Embargo petrolifero contro l’Iran: «Scelta miope da parte dell’Italia»
Gli Stati Uniti sono «determinati a impedire all’Iran di mettere in atto il proprio programma nucleare» e per fare questo «non escludono alcuna opzione». Il presidente Barack Obama ha approfittato del suo terzo discorso sullo stato dell’Unione per rispondere alle critiche di chi lo accusava di essere eccessivamente morbido nel trattare con Teheran. La crescente tensione con l’Occidente ha portato il presidente Ahmadinejad a minacciare la chiusura dello stretto di Ormuz, una delle rotte petrolifere più importanti del mondo, e l’America e Israele a pensare a un attacco militare dei siti nucleari iraniani. L’Occidente ha anche fatto varcare lo stretto alla portaerei «Lincoln», scortata da unità americane, inglesi e francesi. Una soluzione pacifica è ancora possibile? Sì, ed è comunque la migliore, a patto che l’Iran «decida di cambiare direzione e di attenersi ai suoi obblighi». Ma davvero dobbiamo aspettarci la terza guerra mondiale? E quali conseguenze avrà l’embargo imposto dall’Unione Europea sul petrolio iraniano? Secondo i dati rilasciati dall’Unione petrolifera italiana, da gennaio a novembre 2011 l’Italia ha acquistato dall’Iran, suo quarto fornitore, il 13,2% del suo import di greggio. E ora si appresta a rinunciarvi pur di spingere all’interruzione del programma nucleare di Teheran.

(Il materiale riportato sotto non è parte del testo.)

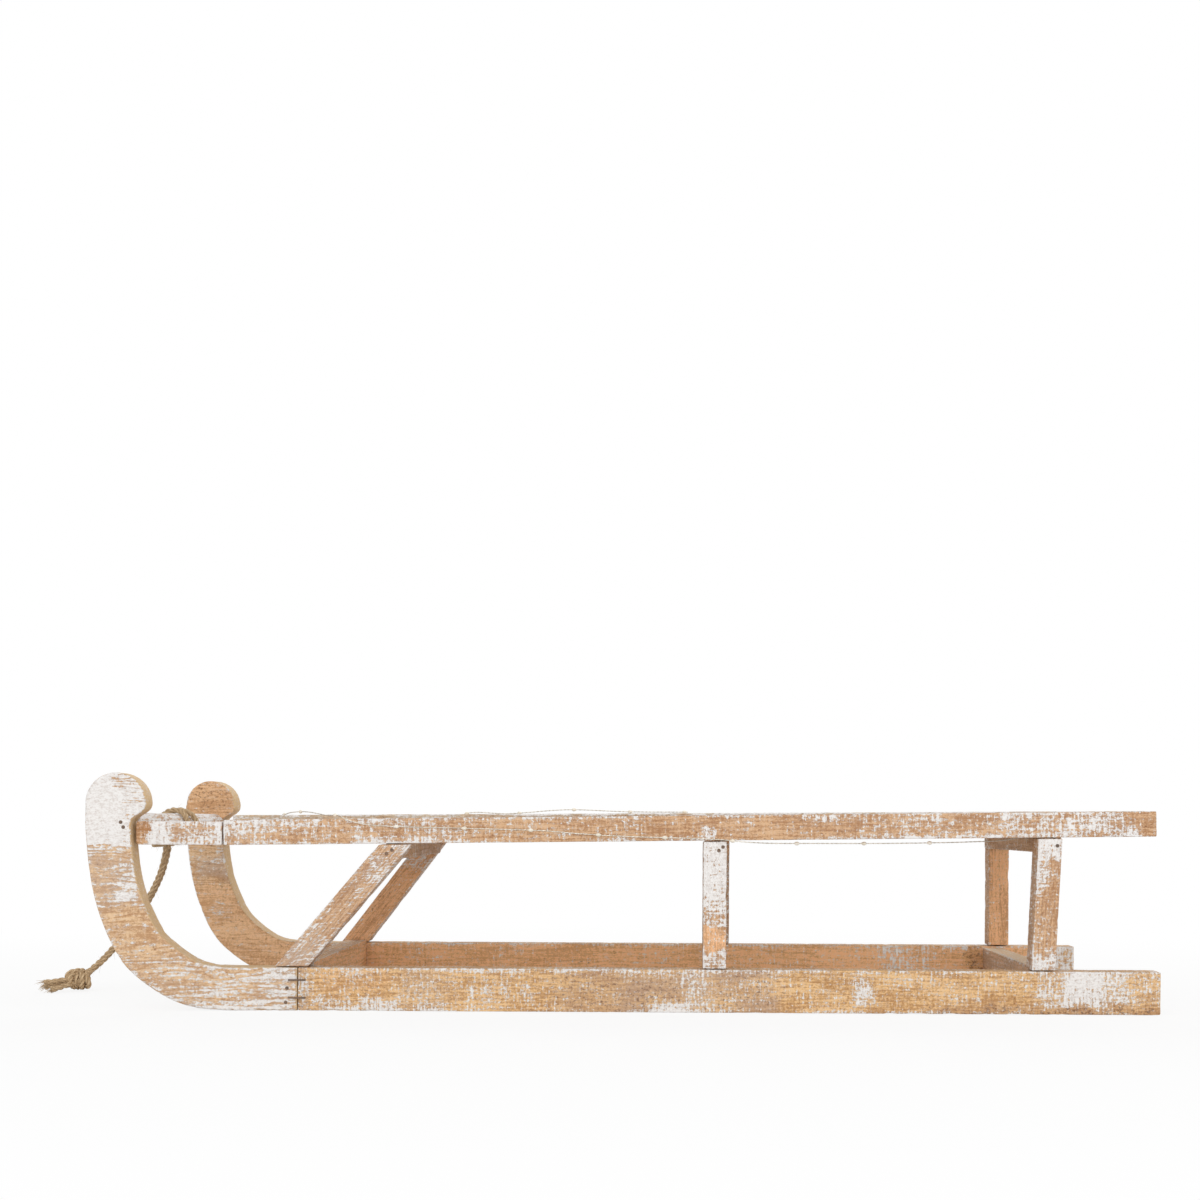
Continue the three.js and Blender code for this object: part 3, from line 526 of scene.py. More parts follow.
plain = {
    # base, speck, roughness, metallic, grain per metre, depth of the bump
    "nailSteel": (colour(92, 78, 68), colour(134, 108, 88), 0.55, 0.3),
    "wireMetal": (colour(186, 178, 164), colour(226, 220, 208), 0.25, 0.9),
    "beadResin": (colour(226, 216, 196), colour(240, 234, 222), 0.15),
    "casePlastic": (colour(52, 51, 50), colour(66, 64, 62), 0.45),
    "knobPlastic": (colour(214, 210, 202), colour(196, 190, 180), 0.4),
    "cellMetal": (colour(176, 176, 174), colour(206, 206, 204), 0.3, 1.0),
    "padFoam": (colour(232, 230, 224), colour(206, 204, 198), 0.9, 0.0, 1500.0, 0.0002),
}
plain = {name: plainFinish(name, *values) for name, values in plain.items()}


def camelName(words):
    first, *rest = words.split("_")
    return first + "".join(word.capitalize() for word in rest)


# the CAD solids that show as they are take the finish named like their material
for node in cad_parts.values():
    for holder in node.material_slots:
        finishName = camelName(holder.material.name.split(".")[0])
        if finishName in plain:
            holder.material = plain[finishName]
print("materials made")


# Rope: three stretches of one twisted rope, its knot and tails

knotShape = {
    "centre": (-52, -1, 9.6),
    # each wrap: place along the knot, half width, half height, lean in degrees
    "wraps": [(-6.3, 6.5, 5.8, 13), (-2.1, 7.9, 6.7, 19), (2.2, 8.0, 6.7, -15), (6.3, 6.7, 6.0, -23),
              (0, 5.6, 4.6, 4), (0.5, 2.8, 2.4, 0)],
    "cores": [[[-42.6, 2.2, 17.2], [-47, 2, 13.6], [-52, 1.6, 10.4], [-57, 0, 9.6]],
              [[-42.6, -3.2, 17.2], [-47, -3.2, 13.2], [-52, -3, 9.8], [-57, -4, 9]]],
    "tails": [[[-54, -4, 10], [-62, -9, 9.6], [-70, -13, 8.6], [-76, -15.6, 8]],
              [[-54, -2, 8], [-64, -5, 6.6], [-72, -6.8, 5], [-78, -8, 3.9]],
              [[-53, -5, 7], [-60, -13, 5], [-64.5, -18.4, 3.4], [-67.4, -21.8, 2.9]]],
    "tailHairs": 18, "hairs": 280,
}


def wrapLine(place, halfWidth, halfHeight, lean):
    # an ellipse round the knot's axis that leans as its y grows, with a slight wave
    t = np.linspace(-0.5, 1.5, 90) * math.pi
    y = halfWidth * np.cos(t)
    x = place + math.tan(math.radians(lean)) * y + 0.5 * np.sin(2 * t + place)
    return np.stack([x, y, halfHeight * np.sin(t)], axis=1) + np.array(knotShape["centre"]) + [frontX, 0, 0]


def hairPiece(name, starts, directions, lengths, droop, width):
    # every hair leaves along its direction, falls with the square of the way along it, and tapers
    directions = unit(directions)
    share = np.linspace(0, 1, 6)
    line = starts[:, None] + directions[:, None] * (lengths[:, None] * share)[..., None]
    line[..., 2] = np.maximum(line[..., 2] - droop[:, None] * lengths[:, None] * share**2, 0.3)
    across = unit(np.cross(directions, [0.2, 0.3, 1.0]))
    ring = circle(3) @ np.stack([across, np.cross(directions, across)], axis=1)
    rings = line[:, :, None] + ring[:, None] * (width * (1 - 0.7 * share))[None, :, None, None]
    twist = np.zeros_like(rings)
    twist[..., 0] = (np.arange(len(rings)) * 3.7)[:, None, None]
    return addPiece(name, surfaceMesh(name, list(rings), [("twist", list(twist))]), jute, "jute")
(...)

Un tentativo più che legittimo. Ma sarà anche efficace? Carlo Pelanda, professore aggiunto di Affari internazionali presso la University of Georgia, spiega a tempi.it che quello fra Usa e Teheran è un banale e ormai scontato «gioco delle parti». Che non conviene a nessuno: il blocco delle importazioni rischia di causare rilevanti danni economici a Italia, Grecia e Spagna. Mentre l’Iran potrà agevolmente rifarsi con India e Cina, senza ripercussione alcuna. Insomma, si tratta di «una misura sostanzialmente irrilevante». E persino dannosa: «L’Europa si è consegnata economicamente alla Cina. Le misure di embargo hanno senso solo se generalizzate». Per adesso il premier cinese Wen Jiabao si è schierato “moralmente” contro la possibilità che l’Iran sviluppi e possegga armi nucleari, ma ha anche specificato che «il commercio petrolifero fra Cina e Iran è una normale attività di commercio. Il commercio legittimo deve essere protetto, altrimenti l’ordine economico del mondo cadrebbe nel caos».
E sul piano politico? Cosa cambierebbe per il regime? «L’eventuale peggioramento delle condizioni economiche iraniane non ha la forza di destabilizzarlo. Anche perché durante la rivoluzione iraniana l’America si è rifiutata di aiutare le forze ribelli. E non ha difeso gli sciiti nazionalisti iracheni. Ora sono più deboli, e c’è il timore che l’Iran si spacchi. Da una parte Teheran vede bene questo esito, perché sarebbe segno del fallimento dell’intervento americano nella regione. Dall’altra parte, non vuole premere l’acceleratore fino in fondo. Perché potrebbe crearsi un problema diplomatico con i turchi». Resta il fatto che l’Iran sta sperimentando l’installazione di bombe atomiche su missili già da un anno, nonostante il regime di Ahmadinejad si sia sempre ben guardato dall’annunciarlo ufficialmente. «Se cade nella trappola, e si dichiara potenza nucleare, scatta la legittimità dell’attacco preventivo. Ma nessuno vuole farlo davvero, nemmeno l’America, a cui la spaccatura nel mondo arabo conviene: la vendita di armi è un business importante». Come andrà a finire? «Un equilibrio di terrore, multiplo. Dove tutti hanno la possibilità di fare del male agli altri, ma nessuno fa il primo passo». Nel frattempo, chi ci guadagna? «Ovviamente la Cina. Che resta ferma. Gli europei hanno fatto una scelta miope».